Mientras tanto, las propuestas
electorales de Zury Ríos y Alejandro Giammattei, respaldadas por
gente ultraconservadora como Lucrecia Marroquín de Palomo, Giovanni
Fratti y Ricardo Méndez Ruiz, se derrumbaron y el panorama en su
entorno debe ser patético, por la sencilla razón que esa, la pena
de muerte, era su propuesta central de combate a la criminalidad.
Mejor dicho: su única propuesta. Jamás plantearon alguna otra Nunca
hablaron de reformas ni de previsión. ¡Pobres políticos estos!
Y que conste que el Estado de Guatemala
en más de una oportunidad aplicó la pena de muerte sin pasar por la
vía jurídica. Los más de 1 300 jóvenes pandilleros asesinados
dentro del “proyecto” de limpieza social aplicado en tiempos de
Óscar Berger es un tema que todavía está pendiente de ventilarse e
implicaría -una vez más- a Carlos Vielman, Eduardo Sperinsen y el
propio Giammattei.
Así que, de manera inesperada,
Guatemala de pronto se inscribe en la lista de países civilizados,
seguidores de la legislación penal moderna, de las tendencias
abolicionistas.
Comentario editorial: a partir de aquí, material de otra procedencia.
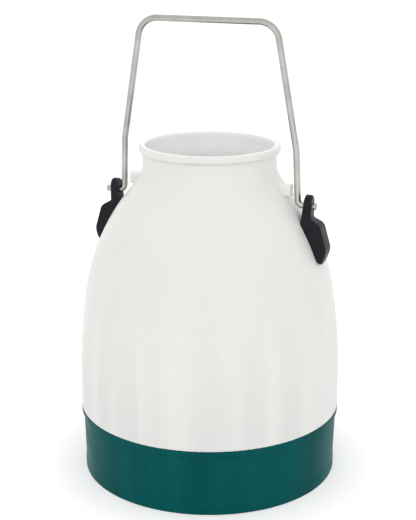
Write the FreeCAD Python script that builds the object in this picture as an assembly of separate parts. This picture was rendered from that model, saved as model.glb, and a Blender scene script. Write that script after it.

Lamentablemente, quienes no parecen darse cuenta de
la importancia de este salto de calidad es la mancuerna presidencial,
Jimmy Morales y Jafeth Cabrera, quienes siempre han gritado a voz en
cuello su inclinación retrógrada y fascista de apoyar la pena
máxima y esta vez no han dudado en descalificar la resolución de la
CC.
Aunque no se descartan acciones futuras
para intentar reposicionar el tema, estimulando la emotividad en la
población que es víctima de la violencia, se debería aprovechar la
nueva escena para construir propuestas que de verdad terminen con las
condiciones que propician la criminalidad en Guatemala. ¡Que sea un
auténtico triunfo de la vida! Y en lo particular, me alegra que
ningún periodista tendrá que pasar por la amarga experiencia de ser
cómplice involuntario de un Estado que en lugar de cumplir su
mandato del respeto a la vida de sus ciudadanos, se regodea
hipócritamente al asesinarlos legalmente.